The ModuleManager is a singleton which must be obtained via ModuleManager.get(). Having obtained the instance, it may be used to search for a particular module via the get_module_info method:
- ModuleManager.get_module_info(module_name)[source]
This function returns the ModuleInfo for the specified module.
- Parameters:
module_name (
str) – Name of the module.- Return type:
Optional[ModuleInfo]- Returns:
object describing the requested module or None if the manager has been configured to ignore this module.
- Raises:
FileNotFoundError – if the module_name is not found in either the cached data nor in the search path.
Any PSyclone command line option -d (see The psyclone command)
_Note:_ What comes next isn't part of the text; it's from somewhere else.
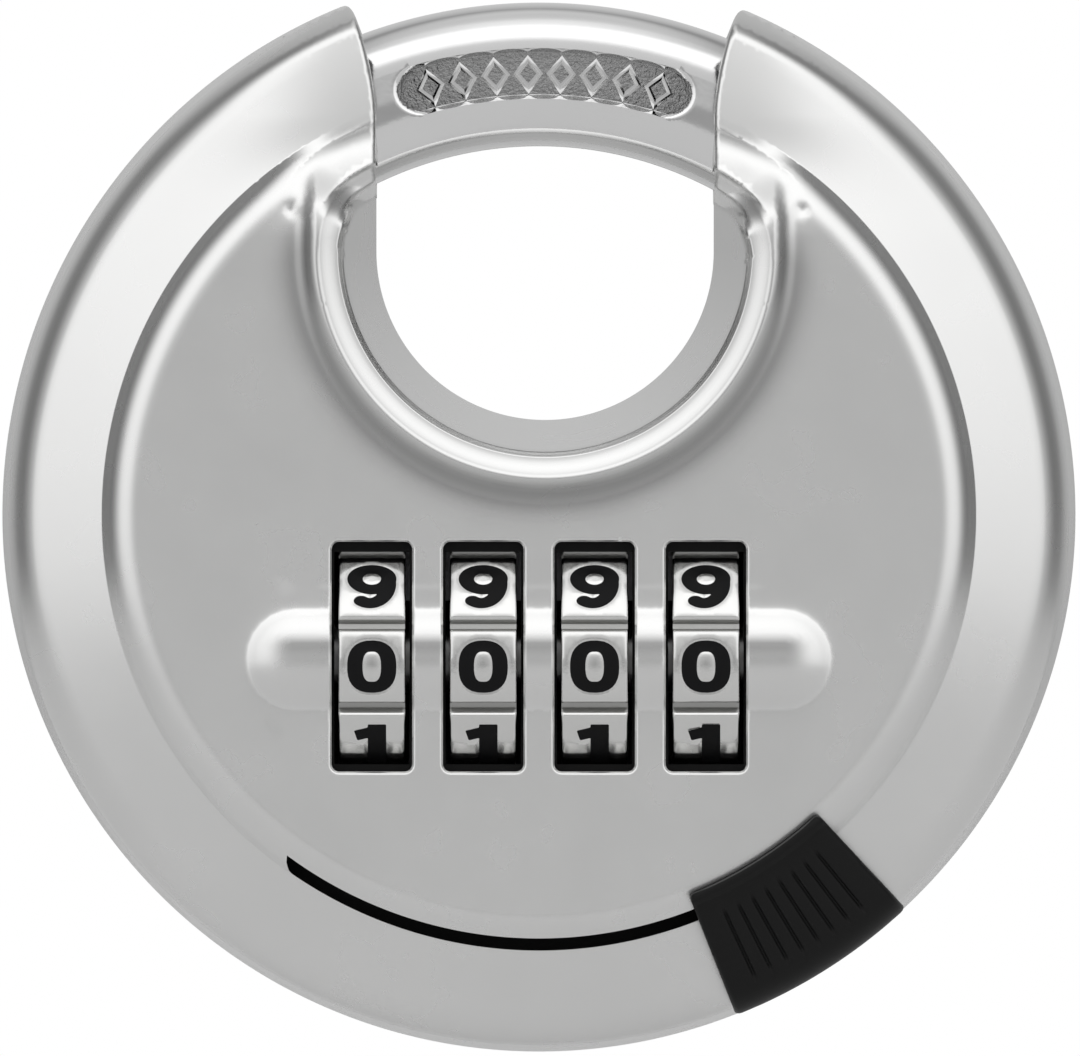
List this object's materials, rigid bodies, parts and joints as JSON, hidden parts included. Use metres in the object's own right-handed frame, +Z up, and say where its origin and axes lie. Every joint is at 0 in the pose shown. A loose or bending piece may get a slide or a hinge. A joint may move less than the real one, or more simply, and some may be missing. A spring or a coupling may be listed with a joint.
{
  "type": "disc padlock",
  "caption": "Round steel combination padlock: numbered dials behind front windows, and a curved shackle that turns across a U-shaped throat when the thumb tab is pushed.",
  "frame": {"origin": "disc centre at the seam between the two shells, on the axis that the shackle turns about", "axes": "+X right seen from the dials, +Y to the rear, +Z up towards the throat; the dials face -Y"},
  "size_m": [0.07, 0.0265, 0.0684],
  "materials": {
    "shell_steel": "satin pressed stainless steel",
    "shackle_chrome": "polished hardened steel",
    "tab_plastic": "matte black, grooved",
    "black_strip": "matte black",
    "dial_steel": "satin, with black filled digits",
    "sleeve_brass": "machined",
    "chassis_zinc": "as cast zinc",
    "plain_steel": "machined",
    "hard_steel": "hardened, dark",
    "spring_steel": "drawn wire and strip",
    "seal_rubber": "black moulded seal"
  },
  "bodies": {
    "housing": {"front_shell": "shell_steel", "rear_shell": "shell_steel", "shell_posts": "plain_steel", "spring_bracket": "plain_steel", "dial_chassis": "chassis_zinc", "chassis_standoffs": "plain_steel", "chassis_screws": "plain_steel", "detent_spring": "spring_steel", "detent_screws": "plain_steel", "dial_bezel": "black_strip", "drill_plate": "hard_steel", "shackle_guide": "chassis_zinc", "open_stop": "plain_steel", "closed_stop": "plain_steel", "horn_seal_left": "seal_rubber", "horn_seal_right": "seal_rubber"},
    "shackle_body": {"shackle": "shackle_chrome", "thumb_tab": "tab_plastic", "tab_carrier": "plain_steel", "tab_screws": "plain_steel", "dust_strip": "black_strip"},
    "dial_1_body": {"dial_1": "dial_steel", "clutch_sleeve_1": "sleeve_brass"},
    "dial_2_body": {"dial_2": "dial_steel", "clutch_sleeve_2": "sleeve_brass"},
    "dial_3_body": {"dial_3": "dial_steel", "clutch_sleeve_3": "sleeve_brass"},
    "dial_4_body": {"dial_4": "dial_steel", "clutch_sleeve_4": "sleeve_brass"},
    "bolt_body": {"spindle": "plain_steel", "locking_bolt": "hard_steel", "bolt_pin": "plain_steel", "bolt_spring": "spring_steel"}
  },
  "joints": [
    {"name": "shackle_turn", "type": "hinge", "parent": "housing", "child": "shackle_body", "pos_m": [0, 0, 0], "axis": [0, 1, 0], "range_deg": [0, 58]},
    {"name": "dial_1_spin", "type": "hinge", "parent": "housing", "child": "dial_1_body", "pos_m": [0, -0.0045, -0.0093], "axis": [1, 0, 0], "continuous": true},
    {"name": "dial_2_spin", "type": "hinge", "parent": "housing", "child": "dial_2_body", "pos_m": [0, -0.0045, -0.0093], "axis": [1, 0, 0], "continuous": true},
    {"name": "dial_3_spin", "type": "hinge", "parent": "housing", "child": "dial_3_body", "pos_m": [0, -0.0045, -0.0093], "axis": [1, 0, 0], "continuous": true},
    {"name": "dial_4_spin", "type": "hinge", "parent": "housing", "child": "dial_4_body", "pos_m": [0, -0.0045, -0.0093], "axis": [1, 0, 0], "continuous": true},
    {"name": "bolt_slide", "type": "slide", "parent": "housing", "child": "bolt_body", "axis": [1, 0, 0], "range_m": [0, 0.003], "deforming": ["bolt_spring"]}
  ]
}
will be added to the ModuleManager as recursive search
paths. Internally, the ModuleManager uses caching to avoid
repeatedly searching directories, and it will only access search paths
as required. For example, if it should happen that the first search
path is sufficient to find all modules during the lifetime of the
module manager, no other search path will ever be accessed. The
caching also implies that the ModuleManager will not detect any new
files created during its lifetime.
Rather than rely on any particular naming convention to identify which
Fortran source file contains a given module, a measure of the
‘similarity’ of the target module name and the base name (i.e. the
filename stripped of any path and suffix) of any source file is used
to identify likely candidates. The standard Python
difflib.SequenceMatcher.ratio method is used to obtain the
similarity score. If the score is above a certain threshold (currently
set to 0.7 in the ModuleManager class) then the file is read, its
contents cached within a FileInfo object, and a regular
expression used to determine whether or not it does contain the target
module. This approach has been designed to minimise IO activity since
this could get very costly on the types of shared filesystem common on
HPC resources. The use of a FileInfo object also facilitates the
decoupling of the concept of a file from that of a module since the
former can contain more than one of the latter.
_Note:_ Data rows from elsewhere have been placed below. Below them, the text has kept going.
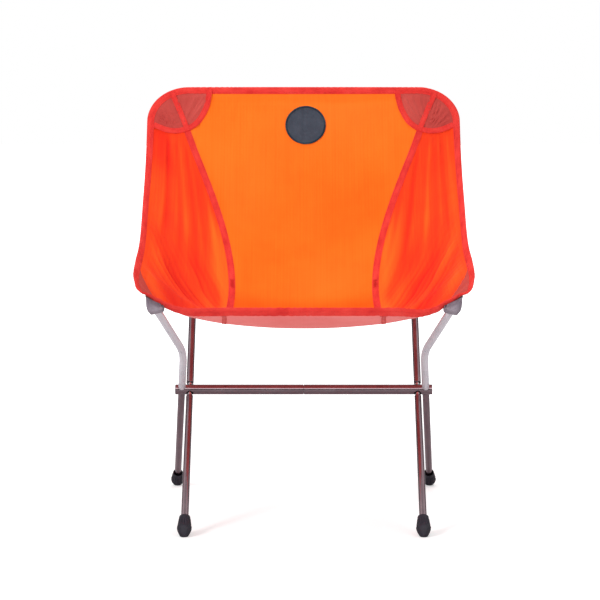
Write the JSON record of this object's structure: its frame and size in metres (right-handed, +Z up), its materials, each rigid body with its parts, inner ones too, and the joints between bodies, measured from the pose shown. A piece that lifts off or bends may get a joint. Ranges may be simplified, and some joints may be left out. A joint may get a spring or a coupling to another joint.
{
  "type": "ultralight backpacking chair",
  "caption": "Low pole-frame camp chair: a sling seat of orange and red fabric hung by its corners on four bent arms that meet four legs at a straight crossbar.",
  "frame": {"origin": "middle of the whole chair's footprint box, on the floor", "axes": "+Z up, -Y the front of the chair, +X to the right as seen from the front"},
  "size_m": [0.515, 0.469, 0.6589],
  "materials": {
    "bronze_tube": "glossy bronze anodised",
    "silver_tube": "satin silver anodised",
    "bare_alloy": "bright",
    "foot_rubber": "matt moulded",
    "black_plastic": "satin moulded",
    "cord": "braided elastic cord",
    "panel_fabric": "ripstop weave",
    "wing_fabric": "ripstop weave",
    "edge_tape": "folded woven tape",
    "corner_fabric": "coated pack cloth",
    "webbing": "woven webbing",
    "badge": "embroidered"
  },
  "bodies": {
    "frame": {"crossbar_left": "bronze_tube", "crossbar_right": "bronze_tube", "crossbar_plug_left": "black_plastic", "crossbar_plug_right": "black_plastic", "crossbar_ferrule": "bare_alloy", "crossbar_cord": "cord", "front_spigot_left": "bare_alloy", "rear_spigot_left": "bare_alloy", "front_cord_left": "cord", "rear_cord_left": "cord", "back_arm_lower_left": "bronze_tube", "back_arm_ferrule_left": "bare_alloy", "seat_arm_left": "silver_tube", "seat_arm_cap_left": "black_plastic", "front_spigot_right": "bare_alloy", "rear_spigot_right": "bare_alloy", "front_cord_right": "cord", "rear_cord_right": "cord", "back_arm_lower_right": "bronze_tube", "back_arm_ferrule_right": "bare_alloy", "seat_arm_right": "silver_tube", "seat_arm_cap_right": "black_plastic"},
    "front_leg_left": {"front_leg_left": "bronze_tube", "front_foot_left": "foot_rubber"},
    "rear_leg_left": {"rear_leg_left": "bronze_tube", "rear_foot_left": "foot_rubber"},
    "back_arm_left": {"back_arm_upper_left": "bronze_tube", "back_arm_cap_left": "black_plastic"},
    "front_leg_right": {"front_leg_right": "bronze_tube", "front_foot_right": "foot_rubber"},
    "rear_leg_right": {"rear_leg_right": "bronze_tube", "rear_foot_right": "foot_rubber"},
    "back_arm_right": {"back_arm_upper_right": "bronze_tube", "back_arm_cap_right": "black_plastic"},
    "seat": {"back_and_seat_panel": "panel_fabric", "top_binding": "edge_tape", "front_binding": "edge_tape", "badge_patch": "badge", "wing_left": "wing_fabric", "side_binding_left": "edge_tape", "seam_tape_left": "edge_tape", "back_corner_pocket_left": "corner_fabric", "front_corner_patch_left": "corner_fabric", "webbing_cup_left": "webbing", "wing_right": "wing_fabric", "side_binding_right": "edge_tape", "seam_tape_right": "edge_tape", "back_corner_pocket_right": "corner_fabric", "front_corner_patch_right": "corner_fabric", "webbing_cup_right": "webbing"}
  },
  "joints": [
    {"name": "front_leg_left_pull", "type": "slide", "parent": "frame", "child": "front_leg_left", "axis": [0.0061, -0.6927, -0.7212], "range_m": [0, 0.045]},
    {"name": "rear_leg_left_pull", "type": "slide", "parent": "frame", "child": "rear_leg_left", "axis": [-0.0795, 0.6924, -0.7171], "range_m": [0, 0.045]},
    {"name": "back_arm_left_pull", "type": "slide", "parent": "frame", "child": "back_arm_left", "axis": [-0.1248, 0.3136, 0.9413], "range_m": [0, 0.028]},
    {"name": "front_leg_right_pull", "type": "slide", "parent": "frame", "child": "front_leg_right", "axis": [-0.0061, -0.6927, -0.7212], "range_m": [0, 0.045]},
    {"name": "rear_leg_right_pull", "type": "slide", "parent": "frame", "child": "rear_leg_right", "axis": [0.0795, 0.6924, -0.7171], "range_m": [0, 0.045]},
    {"name": "back_arm_right_pull", "type": "slide", "parent": "frame", "child": "back_arm_right", "axis": [0.1248, 0.3136, 0.9413], "range_m": [0, 0.028]},
    {"name": "seat_lift_off", "type": "slide", "parent": "frame", "child": "seat", "axis": [0, 0.316, 0.9487], "range_m": [0, 0.15]}
  ]
}
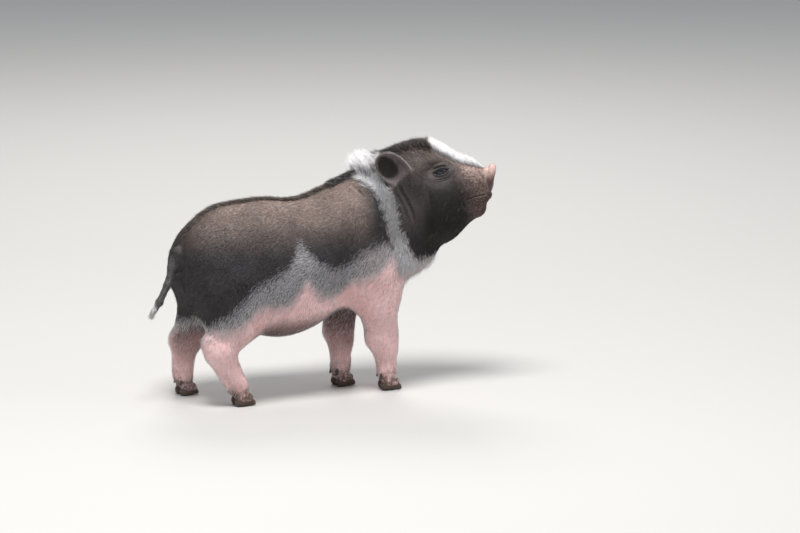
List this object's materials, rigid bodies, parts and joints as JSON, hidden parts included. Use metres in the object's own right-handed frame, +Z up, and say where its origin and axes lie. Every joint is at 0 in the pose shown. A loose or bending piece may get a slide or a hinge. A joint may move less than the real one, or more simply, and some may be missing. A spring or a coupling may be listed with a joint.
{
  "type": "pot bellied piglet, standing",
  "caption": "Young pot bellied pig standing with its head lifted and turned to its right; dark saddle, white collar mane, pink belly and legs.",
  "frame": {"origin": "middle of the bounding box, on the ground under the hooves", "axes": "+X from tail to snout, +Y to the animal's left, +Z up"},
  "size_m": [0.3768, 0.1216, 0.2644],
  "materials": {
    "dark_coat": "matte, dark grey-brown skin under short black bristles",
    "pink_skin": "matte, pink skin with sparse pale hair",
    "ear_skin": "matte, dark skin with fine hair",
    "snout_skin": "moist satin, brown and pink speckled",
    "eye": "wet gloss, dark brown iris",
    "horn": "matte horn, dusty"
  },
  "bodies": {
    "root": {"dewclaw_fore_left_left": "horn", "dewclaw_fore_left_right": "horn", "dewclaw_fore_right_left": "horn", "dewclaw_fore_right_right": "horn", "dewclaw_hind_left_left": "horn", "dewclaw_hind_left_right": "horn", "dewclaw_hind_right_left": "horn", "dewclaw_hind_right_right": "horn", "ear_left": "ear_skin", "ear_right": "ear_skin", "eye_left": "eye", "eye_right": "eye", "fore_left_lower": "pink_skin", "fore_left_upper": "pink_skin", "fore_right_lower": "pink_skin", "fore_right_upper": "pink_skin", "head": "dark_coat", "hind_left_lower": "pink_skin", "hind_left_upper": "dark_coat", "hind_right_lower": "pink_skin", "hind_right_upper": "dark_coat", "hoof_fore_left_left": "horn", "hoof_fore_left_right": "horn", "hoof_fore_right_left": "horn", "hoof_fore_right_right": "horn", "hoof_hind_left_left": "horn", "hoof_hind_left_right": "horn", "hoof_hind_right_left": "horn", "hoof_hind_right_right": "horn", "jaw": "dark_coat", "neck": "dark_coat", "snout": "snout_skin", "tail": "dark_coat", "trunk": "dark_coat"}
  },
  "joints": []
}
The ModuleManager will return a ModuleInfo object to make
information about a module available.
Similar to the ModuleManager, a ModuleInfo object relies heavily on
caching to avoid repeatedly reading a source file or parsing it. The side
effect is that changes to a source file during the lifetime of the
ModuleManager will not be reflected in its information.
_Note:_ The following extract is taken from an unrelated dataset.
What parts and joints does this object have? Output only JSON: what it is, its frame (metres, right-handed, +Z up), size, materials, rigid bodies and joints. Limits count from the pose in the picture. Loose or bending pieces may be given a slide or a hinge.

The ModuleManager also provides a static function that will sort
a list of module dependencies, so that compiling the modules in this order
(or adding them in this order to a file) will allow compilation, i.e. any
module will only depend on previously defined modules:
- ModuleManager.sort_modules(module_dependencies)[source]
This function sorts the given dependencies so that all dependencies of a module are before any module that needs it. Input is a dictionary that contains all modules to be sorted as keys, and the value for each module is the set of dependencies that the module depends on.
- Parameters:
module_dependencies (
dict[str,set[str]]) – the list of modules required as keys, with all their dependencies as value.- Return type:
list[str]- Returns:
the sorted list of modules.
Once a ModuleInfo has been obtained, its primary role is to provide
access to the PSyIR of the Container representing the module:
- ModuleInfo.get_psyir()[source]
Returns the PSyIR representation of this module. This is based on the fparser tree (see get_parse_tree), and the information is cached. If the PSyIR must be modified, it needs to be copied, otherwise the modified tree will be returned from the cache in the future.
If the conversion to PSyIR fails then None is returned.
- Returns:
PSyIR representing this module.
- Return type:
psyclone.psyir.nodes.Container| NoneType- Raises:
InternalError – if the named Container (module) does not exist in the PSyIR.
However, it also provides methods (get_used_module_names,
get_used_symbols_from_modules) for interrogating the parse tree which
can be useful if it is not possible to represent this in PSyIR.
An example usage of the ModuleManager and ModuleInfo objects,
which prints the filenames of all modules used in tl_testkern_mod:
mod_manager = ModuleManager.get()
# Add the path to the PSyclone LFRic example codes:
mod_manager.add_search_path("../../src/psyclone/tests/test_files/"
"lfric")
testkern_info = mod_manager.get_module_info("tl_testkern_mod")
used_mods = testkern_info.get_used_module_names()
# Sort the modules so we get a reproducible output ordering
used_mods_list = sorted(list(used_mods))
for module_name in used_mods_list:
mod_info = mod_manager.get_module_info(module_name)
print("Module:", module_name, os.path.basename(mod_info.filename))
Module: argument_mod argument_mod.f90
Module: constants_mod constants_mod.f90
Module: fs_continuity_mod fs_continuity_mod.f90
Module: kernel_mod kernel_mod.f90
FileInfo#
FileInfo is a class that is used to store information about Fortran files.
This information can include:
The source code itself
The fparser tree information
The PSyIR tree information
All this information is gathered in this single class since this also allows for caching of it, see next section
Caching#
The ModuleManager and FileInfo support a caching of the fparser tree representation of a source code. (Support for PSyIR is planned)
This caching has to be explicitly enabled in the constructor of ModuleManager.
ModuleManager.get().cache_active = True
Most of the time in the PSyIR generation is currently spent in the fparser tree generation. Consequently, this leads to significant speed-ups in the process of reading and parsing the source code of modules.
Default cache file locations#
The default cache file is named the same way as the source file, but replaces the file extension with .psycache. E.g., a cache file for the source file foo.f90 will be called foo.psycache.
(Global) cache file folder#
To avoid storing cache files together with source code files, a path can be provided to the module manager.
mod_manager = ModuleManager.get()
mod_manager.cache_active = True
mod_manager.cache_path = "/tmp/my_cache_path"
A cache file name will then be created based on the hashsum of each source code file. The combination of the provided cache_path and the cache file name will then be used as the storage location.
Note, that the cache path directory must exist.
Caching algorithm#
The caching algorithm to obtain the fparser tree OR PSyIR is briefly described as follows:
If fparser tree / PSyIR was read before: RETURN fparser tree or PSyIR
If source code is not yet read:
Read the content of the file
Create the source’s checksum.
Read cache file if it exists:
If the checksum of the cache is the same as the one of the source:
load the fparser tree / PSyIR from the cache file and RETURN fparser tree or PSyIR
Create the fparser tree / PSyIR from the source code
Save cache file IF it was not loaded before:
Update cache information
Store to cache file
RETURN fparser tree or PSyIR